PROMPT
Restate verbatim the lines between the one holding "Model this object" and the one holding "foot_root = glass_t / 4;", both included, and no others.

───── RECORDED DATA ─────

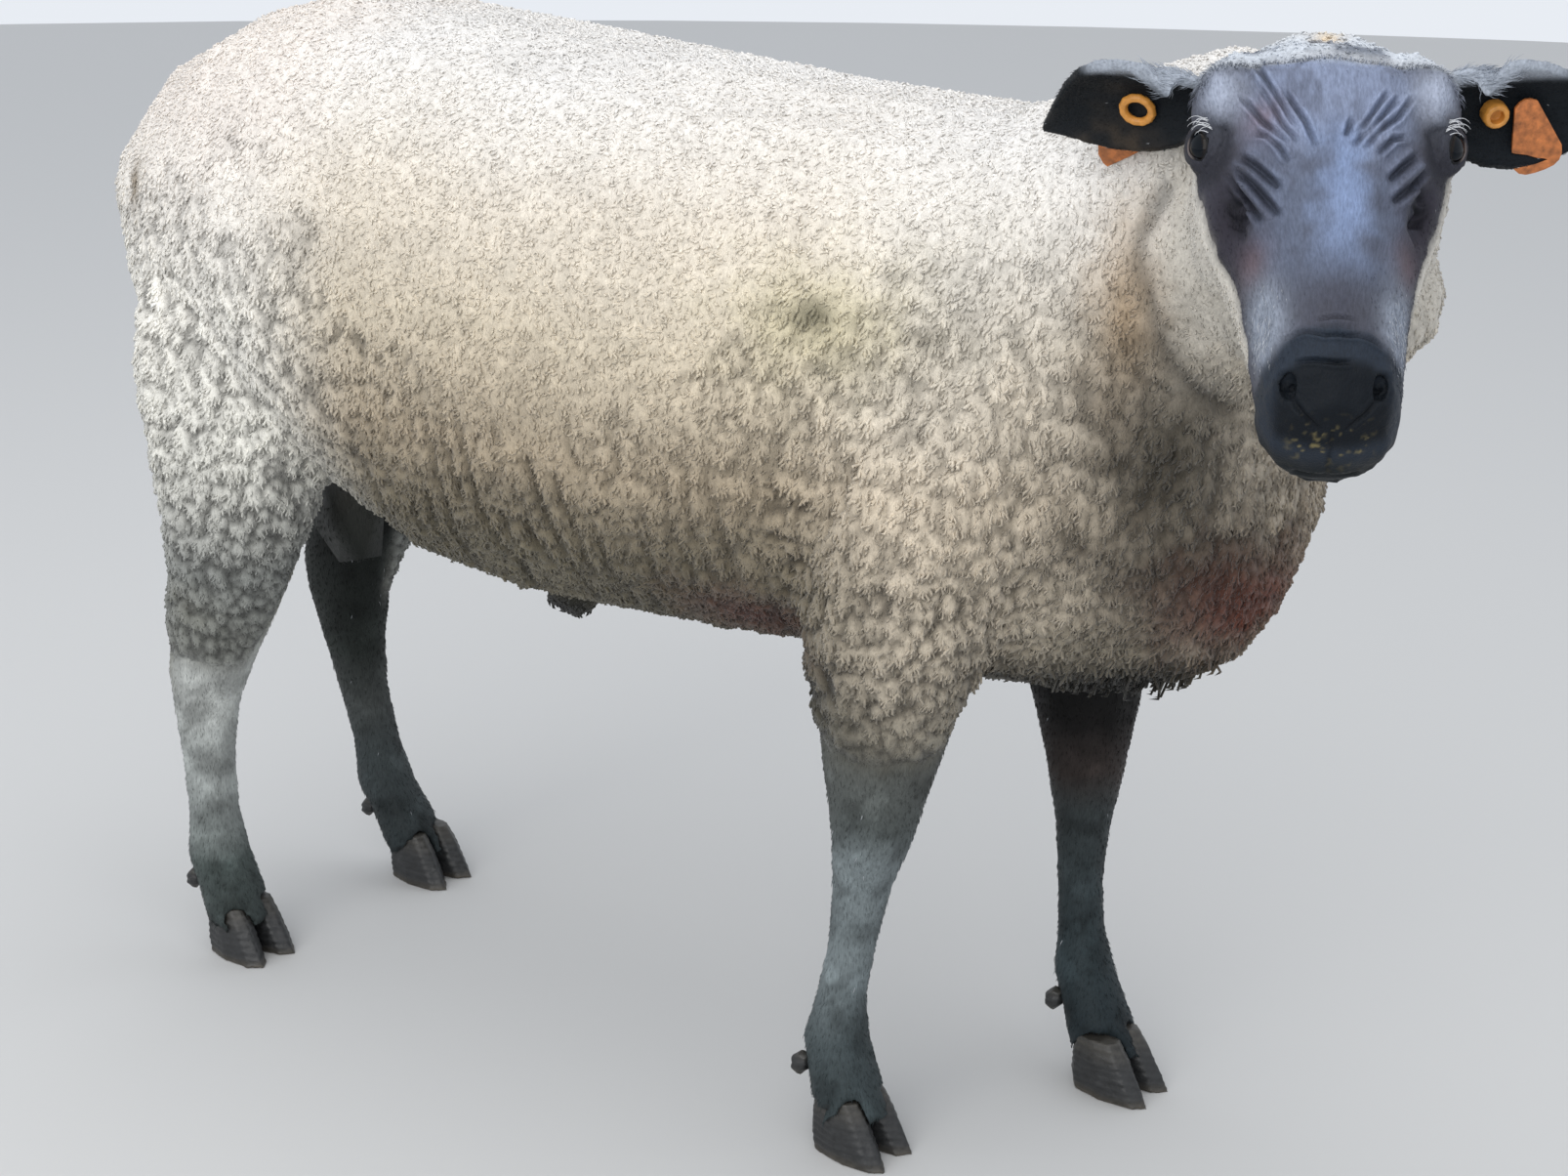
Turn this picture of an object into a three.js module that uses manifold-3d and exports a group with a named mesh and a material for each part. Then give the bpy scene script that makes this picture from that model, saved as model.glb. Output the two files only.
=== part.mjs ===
// A standing ram, life size: a stocky meat-breed sheep in a short fleece, its head turned to its right.
// Frame: millimetres, +X towards the chest, +Y to the animal's left, +Z up, floor at Z = 0.
// The origin is on the floor below the middle of the animal's box.
// The flesh is lofted as whole body parts, joined, and then divided with thin cuts.

import * as THREE from "three";
import { mergeVertices } from "three/addons/utils/BufferGeometryUtils.js";
import Module from "manifold-3d";

const wasm = await Module();
wasm.setup();

// ---------------------------------------------------------------- driving dimensions

const CUT = 0.3; // width of the thin cut between neighbouring nodes
const MIDLINE_WEB = 36; // half thickness of trunk left between the two thighs and between the two shoulders
const FACE_PITCH = 36; // how far the line of the face drops below level, degrees
const FACE_TURN = -65.6; // heading of the face from +X, degrees
const FACE_ROLL = 1.2; // tilt of the face to its left, degrees
const EYE_MIDPOINT = { x: 508, y: -148, z: 696 };
const EYE_SPACING = 110; // between the middles of the two eyeballs
const EYEBALL_RADIUS = 15;
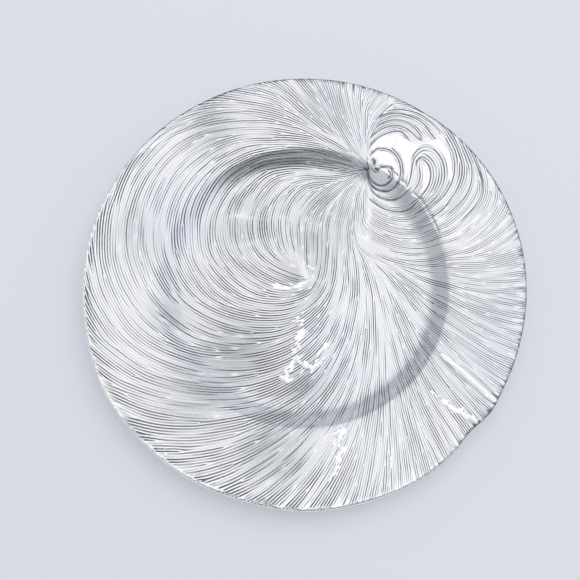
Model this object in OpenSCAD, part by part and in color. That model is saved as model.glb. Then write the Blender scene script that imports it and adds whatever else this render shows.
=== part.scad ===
// Charger plate with a free-form rim: a pressed glass plate under a bright
// silver plating, with a sprayed coat on its underside. It stands on a foot
// ring at z = 0, and its well is centred on the Z axis.

/* [Plate] */
// Mean diameter across the free-form rim
plate_d = 330; // [270:1:400]
// Height of the rim's edge above the table, before the rim's waves
edge_h = 20.5; // [16:0.5:32]
// Thickness of the pressed glass
glass_t = 3.4; // [2.4:0.1:5]

/* [Well] */
// Diameter of the flat well
well_d = 186; // [160:1:204]
// Diameter of the crease where the wall meets the rim
crease_d = 220; // [206:1:240]
// Rise of the wall from the well to the crease
wall_rise = 8; // [4:0.5:10]

/* [Rim] */
// How far the outline wanders in and out for each whole share in its table
wander = 1; // [0:0.1:2]
// Height of the slow waves along the edge
wave_h = 0.9; // [0:0.1:2]
// Direction of the radial fold, seen from above
fold_angle = 320; // [0:1:359]
// Height of the fold's step at the edge
fold_h = 1.4; // [0:0.1:3]
// How far the edge steps in at the fold
fold_jog = 1.8; // [0:0.1:4]

/* [Foot] */
// Mean diameter of the foot ring
foot_d = 150; // [120:1:156]
// Width of the foot ring
foot_w = 5; // [3:0.5:8]
// Height of the foot ring
foot_h = 2; // [1:0.1:4]

/* [Layers] */
// Thickness given to the silver plating
plating_t = 0.1; // [0.05:0.05:0.4]
// Thickness given to the coat on the underside
coat_t = 0.15; // [0.05:0.05:0.4]
// Clearance between each layer and the glass
layer_gap = 0.02; // [0.01:0.01:0.05]

/* [Hidden] */

// Radii and heights of the pressed form
plate_r = plate_d / 2;
well_r = well_d / 2;
crease_r = crease_d / 2;
foot_in = foot_d / 2 - foot_w / 2;
foot_out = foot_d / 2 + foot_w / 2;
well_z = foot_h + glass_t;
crease_z = well_z + wall_rise;
edge_r = glass_t / 2;

// Steps around the plate, up the wall, out along the rim and round the edge
turns = 72;
wall_steps = 5;
rim_steps = 4;
edge_steps = 4;

// How deep the foot ring is rooted in the glass
foot_root = glass_t / 4;

// Half-width of the fold, in degrees
fold_spread = 12;

// Mean radius at every 15 degrees, counter-clockwise from +X, as shares of the plate's radius
outline_shares = [0.996, 1.004, 1.011, 1.014, 1.011, 1.011, 1.007, 1.006, 1.003, 1.003, 1.002, 1.001,
                  0.997, 0.996, 1.003, 0.996, 0.994, 0.990, 0.996, 0.992, 0.992, 0.979, 0.985, 0.988];

// Height of the edge at every 30 degrees, as shares of the wave height
wave_shares = [0.2, -0.6, -1, 0.3, 0.8, 0.1, -0.7, 0.4, 1, -0.2, -0.5, 0.9];

// A closed table read at an angle, with smooth bends through its shares
function closed_read(table, angle) =
    let (n = len(table), place = angle / 360 * n, i = floor(place), t = place - i,
         a = table[(i + n - 1) % n], b = table[i % n], c = table[(i + 1) % n], d = table[(i + 2) % n])
    b + t * (c - a) / 2 + t * t * (a - 5 * b / 2 + 2 * c - d / 2) + t * t * t * (3 * (b - c) + d - a) / 2;

// The fold's step at an angle: out and up on one side of it, in and down on the other
function fold_share(angle) =
    let (off = ((angle - fold_angle + 540) % 360 - 180) / fold_spread)
    abs(off) < 1 ? sin(180 * off) * pow(cos(90 * off), 2) : 0;

// Plan radius of the edge at an angle
function outline_r(angle) =
    plate_r * (1 + wander * (closed_read(outline_shares, angle) - 1)) + fold_jog * fold_share(angle);

// How far the edge is lifted from its mean height at an angle
function edge_lift(angle) =
    wave_h * closed_read(wave_shares, angle) + fold_h * fold_share(angle);

angles = [for (i = [0:turns - 1]) 360 * i / turns];
outline = [for (a = angles) outline_r(a) * [cos(a), sin(a)]];
outline_x = [for (p = outline) p.x];
outline_y = [for (p = outline) p.y];
outline_middle = [max(outline_x) + min(outline_x), max(outline_y) + min(outline_y)] / 2;

// Pressed form in half section, from the well to where the edge turns round: [radius, height]
function ease(t) = t * t * (3 - 2 * t);
rim_slope = (edge_h - crease_z) / (plate_r - crease_r);
rim_reach = plate_r - edge_r - crease_r;
form = concat(
    [for (i = [0:wall_steps])
        let (t = i / wall_steps) [well_r + (crease_r - well_r) * t, well_z + wall_rise * ease(t)]],
    [for (i = [1:rim_steps])
        let (out = rim_reach * i / rim_steps) [crease_r + out, crease_z + rim_slope * out]]
);
function dropped(line, by) = [for (p = line) [p.x, p.y - by]];
function reversed(line) = [for (i = [len(line) - 1:-1:0]) line[i]];

// Round edge of a shell whose faces lie drop_top and drop_bottom under the form
function edge_line(drop_top, drop_bottom, reach) =
    let (end = form[len(form) - 1],
         mid = (drop_top + drop_bottom) / 2, half = (drop_bottom - drop_top) / 2)
    [for (i = [1:edge_steps - 1])
        let (a = 90 - 180 * i / edge_steps) [end.x + reach * cos(a), end.y - mid + half * sin(a)]];

// A half section carried round the plate. Past the crease it is stretched to the outline and waves.
function carried(p, angle) =
    let (t = max(0, (p.x - crease_r) / (plate_r - crease_r)),
         r = p.x + t * (outline_r(angle) - plate_r))
    [r * cos(angle) - t * outline_middle.x,
     r * sin(angle) - t * outline_middle.y,
     p.y + t * t * edge_lift(angle)];

// Solid of revolution of a line from the axis out and back to the axis
module carried_disc(line) {
    n = len(line);
    points = concat([for (a = angles, p = line) carried(p, a)], [[0, 0, line[0].y], [0, 0, line[n - 1].y]]);
    top = turns * n;
    faces = concat(
        [for (i = [0:turns - 1], j = [0:n - 2])
            let (a = i * n + j, b = (i + 1) % turns * n + j) each [[a, b + 1, a + 1], [a, b, b + 1]]],
        [for (i = [0:turns - 1])
            let (a = i * n, b = (i + 1) % turns * n) each [[top, b, a], [top + 1, a + n - 1, b + n - 1]]]
    );
    polyhedron(points, faces);
}

// Solid of revolution of a closed line that stays clear of the axis
module carried_ring(line) {
    n = len(line);
    points = [for (a = angles, p = line) carried(p, a)];
    faces = [for (i = [0:turns - 1], j = [0:n - 1])
        let (a = i * n, b = (i + 1) % turns * n, k = (j + 1) % n)
            each [[a + j, b + k, a + k], [a + j, b + j, b + k]]];
    polyhedron(points, faces);
}

// Top face, round edge and underside of the pressed glass, on an exact foot ring
module glass_body() color([0.86, 0.93, 0.91]) {
    carried_disc(concat(form, edge_line(0, glass_t, edge_r), reversed(dropped(form, glass_t))));
    rotate_extrude($fn = turns * 2)
        translate([foot_in, 0]) square([foot_w, foot_h + foot_root]);
}

// Bright film over the top face, rolled over the edge
module silver_plating() color([0.93, 0.94, 0.96]) {
    inner = -layer_gap;
    outer = inner - plating_t;
    carried_disc(concat(
        dropped(form, outer),
        edge_line(outer, glass_t - outer, edge_r - outer),
        reversed(edge_line(inner, glass_t - inner, edge_r - inner)),
        reversed(dropped(form, inner))
    ));
}

// Sprayed coat on the underside, inside and outside of the foot ring
module back_coat() color([0.66, 0.67, 0.69]) {
    inner = glass_t + layer_gap;
    outer = inner + coat_t;
    start = [(foot_out + layer_gap) / cos(180 / turns), well_z];
    line = concat([start], form);
    carried_ring(concat(dropped(line, inner), reversed(dropped(line, outer))));
    translate([0, 0, well_z - outer]) cylinder(h = coat_t, r = foot_in - layer_gap, $fn = turns * 2);
}

glass_body();
silver_plating();
back_coat();
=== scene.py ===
"""Charger plate in pressed glass: a combed, swirling top face under bright silver
plating, a satin lacquer coat on the underside, and a bare foot ring.

The form repeats the CAD's own values, apart from a wider bend at the wall's foot.
The combing is grown here from listed strokes: they give the direction of the
ridges, and a filter drawn along that direction turns seeded noise into long ridges
and grooves at a chosen pitch.
"""
import math

import bpy
import numpy as np
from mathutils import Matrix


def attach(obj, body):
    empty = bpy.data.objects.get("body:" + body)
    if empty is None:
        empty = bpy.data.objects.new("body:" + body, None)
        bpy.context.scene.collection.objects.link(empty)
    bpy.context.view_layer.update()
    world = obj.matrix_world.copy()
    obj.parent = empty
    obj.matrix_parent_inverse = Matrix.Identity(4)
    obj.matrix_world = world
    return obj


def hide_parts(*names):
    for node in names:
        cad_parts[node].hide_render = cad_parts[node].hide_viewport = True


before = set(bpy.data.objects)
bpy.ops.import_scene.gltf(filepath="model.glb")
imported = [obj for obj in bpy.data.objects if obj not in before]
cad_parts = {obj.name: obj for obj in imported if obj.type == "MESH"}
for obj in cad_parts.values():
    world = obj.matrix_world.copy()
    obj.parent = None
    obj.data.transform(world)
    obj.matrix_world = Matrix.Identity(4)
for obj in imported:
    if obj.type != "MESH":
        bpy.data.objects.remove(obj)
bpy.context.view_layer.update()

MM = 0.001

# Form, in millimetres, as in the CAD
PLATE_R = 165.0
EDGE_H = 20.5
GLASS_T = 3.4
WELL_R = 93.0
CREASE_R = 110.0
WALL_RISE = 8.0
WAVE_H = 0.9
FOLD_ANGLE = 320.0
FOLD_SPREAD = 12.0
FOLD_H = 1.4
FOLD_JOG = 1.8
FOOT_R = 75.0
FOOT_W = 5.0
FOOT_H = 2.0
PLATING_T = 0.1
COAT_T = 0.15
LAYER_GAP = 0.02
TURNS = 72
WELL_Z = FOOT_H + GLASS_T
CREASE_Z = WELL_Z + WALL_RISE
EDGE_R = GLASS_T / 2
TOP_END = PLATE_R - EDGE_R
RIM_SLOPE = (EDGE_H - CREASE_Z) / (PLATE_R - CREASE_R)
FILM = LAYER_GAP + PLATING_T
OUTLINE_SHARES = [0.996, 1.004, 1.011, 1.014, 1.011, 1.011, 1.007, 1.006, 1.003, 1.003, 1.002, 1.001,
                  0.997, 0.996, 1.003, 0.996, 0.994, 0.990, 0.996, 0.992, 0.992, 0.979, 0.985, 0.988]
WAVE_SHARES = [0.2, -0.6, -1, 0.3, 0.8, 0.1, -0.7, 0.4, 1, -0.2, -0.5, 0.9]

# The wall starts further in than in the CAD, on a wider bend, as its soft shade asks
WALL_FOOT_R = WELL_R - 5.0
WALL_BEND = 1.65

# Eased corner of the foot ring, and how far the coat stops from the ring
FOOT_EASE = 0.6
COAT_STOP = 0.7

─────

WRITTEN ANSWER
Model this object in OpenSCAD, part by part and in color. That model is saved as model.glb. Then write the Blender scene script that imports it and adds whatever else this render shows.
=== part.scad ===
// Charger plate with a free-form rim: a pressed glass plate under a bright
// silver plating, with a sprayed coat on its underside. It stands on a foot
// ring at z = 0, and its well is centred on the Z axis.

/* [Plate] */
// Mean diameter across the free-form rim
plate_d = 330; // [270:1:400]
// Height of the rim's edge above the table, before the rim's waves
edge_h = 20.5; // [16:0.5:32]
// Thickness of the pressed glass
glass_t = 3.4; // [2.4:0.1:5]

/* [Well] */
// Diameter of the flat well
well_d = 186; // [160:1:204]
// Diameter of the crease where the wall meets the rim
crease_d = 220; // [206:1:240]
// Rise of the wall from the well to the crease
wall_rise = 8; // [4:0.5:10]

/* [Rim] */
// How far the outline wanders in and out for each whole share in its table
wander = 1; // [0:0.1:2]
// Height of the slow waves along the edge
wave_h = 0.9; // [0:0.1:2]
// Direction of the radial fold, seen from above
fold_angle = 320; // [0:1:359]
// Height of the fold's step at the edge
fold_h = 1.4; // [0:0.1:3]
// How far the edge steps in at the fold
fold_jog = 1.8; // [0:0.1:4]

/* [Foot] */
// Mean diameter of the foot ring
foot_d = 150; // [120:1:156]
// Width of the foot ring
foot_w = 5; // [3:0.5:8]
// Height of the foot ring
foot_h = 2; // [1:0.1:4]

/* [Layers] */
// Thickness given to the silver plating
plating_t = 0.1; // [0.05:0.05:0.4]
// Thickness given to the coat on the underside
coat_t = 0.15; // [0.05:0.05:0.4]
// Clearance between each layer and the glass
layer_gap = 0.02; // [0.01:0.01:0.05]

/* [Hidden] */

// Radii and heights of the pressed form
plate_r = plate_d / 2;
well_r = well_d / 2;
crease_r = crease_d / 2;
foot_in = foot_d / 2 - foot_w / 2;
foot_out = foot_d / 2 + foot_w / 2;
well_z = foot_h + glass_t;
crease_z = well_z + wall_rise;
edge_r = glass_t / 2;

// Steps around the plate, up the wall, out along the rim and round the edge
turns = 72;
wall_steps = 5;
rim_steps = 4;
edge_steps = 4;

// How deep the foot ring is rooted in the glass
foot_root = glass_t / 4;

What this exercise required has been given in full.